Real de Azúa se animó a pensar con libertad. No es fácil para el intelectual renunciar a la tentación del “espíritu de sistema”. Él lo hizo. No pensaba por “sistemas”. No miraba el mundo por el ojo de la cerradura de algún manual a la moda. Todo lo contrario. No tenía dogmas. Tampoco libros prohibidos. No tenía, como buen lector de Rodó, ningún problema para cambiar. No se dejó nunca atrapar en un molde. No se enamoró de sus ideas. Fue el intelectual más “proteico” de su generación. Por eso mismo, seguramente, fue el más libre de todos ellos.

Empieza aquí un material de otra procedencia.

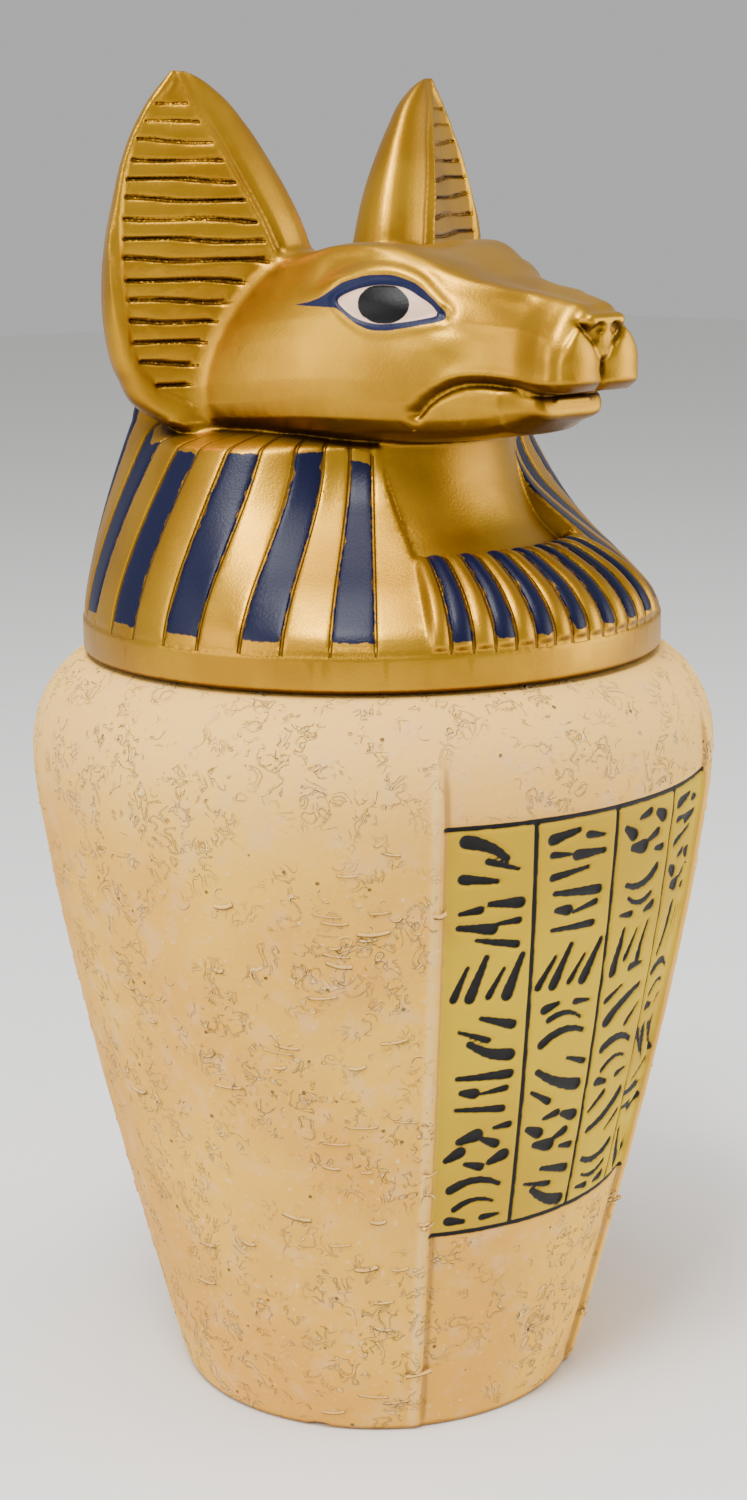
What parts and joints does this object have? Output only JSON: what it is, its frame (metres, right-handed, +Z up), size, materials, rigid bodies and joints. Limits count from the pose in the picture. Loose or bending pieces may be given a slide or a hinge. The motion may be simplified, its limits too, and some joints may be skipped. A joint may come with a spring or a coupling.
{
  "type": "canopic jar with jackal-headed lid",
  "caption": "Souvenir canopic jar: hollow tapered stone-look jar with an inscribed yellow front panel and a gold and navy jackal-headed lid that lifts off.",
  "frame": {"origin": "centre of the jar's underside", "axes": "+Z up along the jar's axis, -Y towards the jackal's snout and the inscribed front, +X towards the jackal's left ear"},
  "size_m": [0.1196, 0.1187, 0.23],
  "materials": {
    "cast_stone_resin": "matt cold-cast resin, textured like pale stone, dry-brushed, with a yellow painted front panel",
    "gold_painted_resin": "satin metallic gold paint over cast resin, with dark wash in the hollows and navy stripes"
  },
  "bodies": {
    "root": {"jar": "cast_stone_resin", "lid": "gold_painted_resin"}
  },
  "joints": []
}
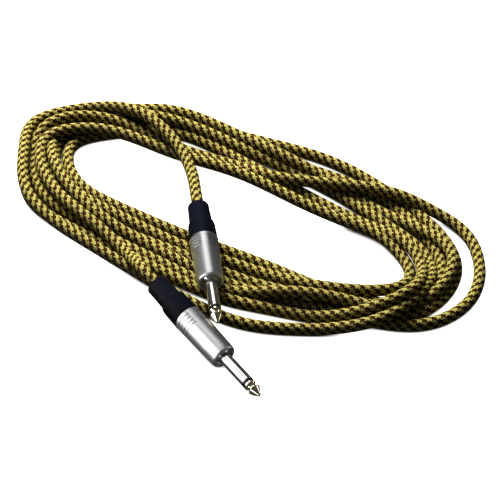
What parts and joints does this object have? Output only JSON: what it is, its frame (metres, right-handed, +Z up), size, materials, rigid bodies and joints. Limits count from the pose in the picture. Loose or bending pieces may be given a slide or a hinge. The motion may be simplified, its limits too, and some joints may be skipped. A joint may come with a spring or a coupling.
{
  "type": "instrument cable",
  "caption": "Braided textile instrument lead laid in a loose coil, with a straight mono phone plug on each end.",
  "frame": {"origin": "centre of the part's footprint, on the surface it lies on", "axes": "+X along the coil's long side, +Y away from the viewer, +Z up"},
  "size_m": [0.2495, 0.2253, 0.0222],
  "materials": {
    "braid": "yellow and dark brown braid",
    "boot_rubber": "matte moulded",
    "satin_nickel": "satin plated",
    "polished_nickel": "polished",
    "thread_brass": "machined",
    "chuck_plastic": "moulded",
    "pale_plastic": "moulded",
    "black_plastic": "moulded",
    "tinned_brass": "tinned",
    "copper_screen": "bare stranded"
  },
  "bodies": {
    "root": {"cord": "braid", "front_shell": "satin_nickel", "front_sleeve": "polished_nickel", "front_insulator_ring": "black_plastic", "front_tip": "polished_nickel", "front_rod": "thread_brass", "front_inner_insulator": "pale_plastic", "front_washer": "pale_plastic", "front_ground_terminal": "tinned_brass", "front_tip_terminal": "tinned_brass", "front_rivet": "thread_brass", "front_liner": "black_plastic", "front_core_wire": "pale_plastic", "front_shield_wire": "copper_screen", "rear_shell": "satin_nickel", "rear_sleeve": "polished_nickel", "rear_insulator_ring": "black_plastic", "rear_tip": "polished_nickel", "rear_rod": "thread_brass", "rear_inner_insulator": "pale_plastic", "rear_washer": "pale_plastic", "rear_ground_terminal": "tinned_brass", "rear_tip_terminal": "tinned_brass", "rear_rivet": "thread_brass", "rear_liner": "black_plastic", "rear_core_wire": "pale_plastic", "rear_shield_wire": "copper_screen"},
    "front_gland": {"front_chuck": "chuck_plastic"},
    "front_nut": {"front_bushing": "thread_brass", "front_boot": "boot_rubber"},
    "rear_gland": {"rear_chuck": "chuck_plastic"},
    "rear_nut": {"rear_bushing": "thread_brass", "rear_boot": "boot_rubber"}
  },
  "joints": [
    {"name": "front_chuck_travel", "type": "slide", "parent": "root", "child": "front_gland", "axis": [-0.606, 0.7869, 0.1167], "range_m": [0, 0.00625]},
    {"name": "front_boot_unscrew", "type": "hinge", "parent": "front_gland", "child": "front_nut", "pos_m": [-0.04482, -0.04304, 0.0135], "axis": [-0.606, 0.7869, 0.1167], "range_deg": [0, 1800]},
    {"name": "rear_chuck_travel", "type": "slide", "parent": "root", "child": "rear_gland", "axis": [-0.1271, 0.9919, 0.007], "range_m": [0, 0.00625]},
    {"name": "rear_boot_unscrew", "type": "hinge", "parent": "rear_gland", "child": "rear_nut", "pos_m": [-0.02445, 0.01479, 0.01481], "axis": [-0.1271, 0.9919, 0.007], "range_deg": [0, 1800]}
  ],
  "couplings": [
    {"joint": "front_chuck_travel", "follows": "front_boot_unscrew", "m_per_rad": 0.00019894},
    {"joint": "rear_chuck_travel", "follows": "rear_boot_unscrew", "m_per_rad": 0.00019894}
  ]
}
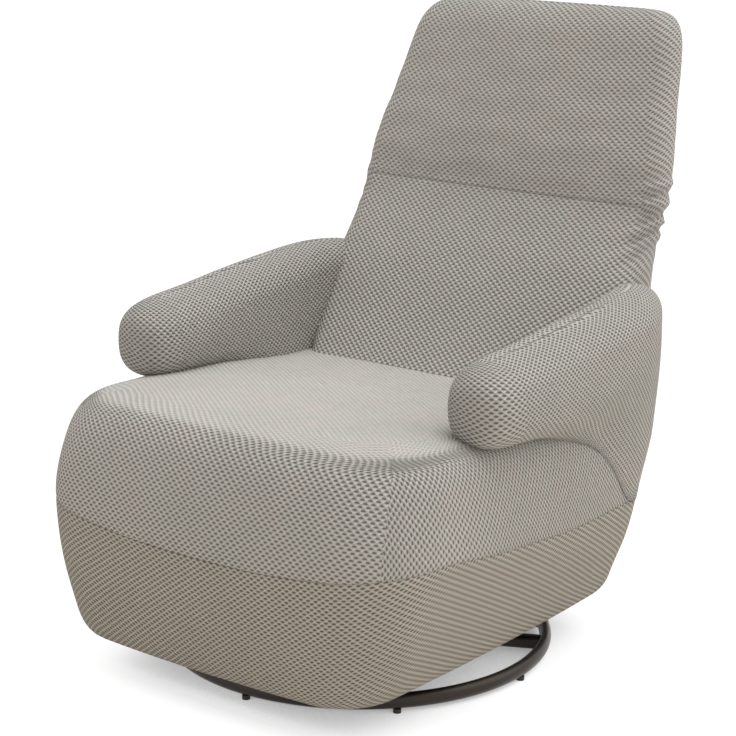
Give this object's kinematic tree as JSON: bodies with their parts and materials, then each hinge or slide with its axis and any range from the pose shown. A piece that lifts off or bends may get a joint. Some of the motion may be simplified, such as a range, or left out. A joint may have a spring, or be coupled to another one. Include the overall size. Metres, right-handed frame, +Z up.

Trujillo, retomando la definición de Tulio Halperin Dongui, lo presenta como un excéntrico: “Fervoroso antibatllista en un Uruguay que endiosó a don Pepe y su obra, fue su más severo crítico pese a que durante la mayor parte de su vida se desempeñó como docente a sueldo del Estado. Fue católico militante en el Uruguay lacio, aristócrata venido a menos bajo la hegemonía de las capas medias, ratón de biblioteca apasionado por el fútbol y los espectáculos deportivos, homosexual pudoroso en épocas en que los tabúes silenciaban todas sus formas de expresión”. Susana Mallo, algunos años atrás, lo había presentado, con idéntico tino, como extranjero en su propia tierra: profundamente arraigado a su país pero en permanente tensión con los lugares comunes de su población2. Muy montevideano. Muy nacionalista. Muy oriental. Tan ilustrado como valiente, se animaba a poner distancia con todos y cada uno. Hasta con su propia sombra.

Por eso no tuvo una vida fácil. Es más sencillo, en la política y en la academia, adherir a alguno de los bandos en pugna. Es mucho más cómodo refugiarse de una vez y para siempre en algún sistema interpretativo que vivir a la intemperie y atreverse a cambiar. Real de Azúa eligió el camino más difícil. Ser fiel a sus dudas, a su incesante curiosidad, a la libertad intelectual, su principio más irrenunciable. Eso es lo mejor que nos dejó. Eso es lo que hace que sea tan importante la detallada reconstrucción de su trayectoria intelectual elaborada por Valentín Trujillo. Como él mismo dice, más que una biografía, un merecido homenaje.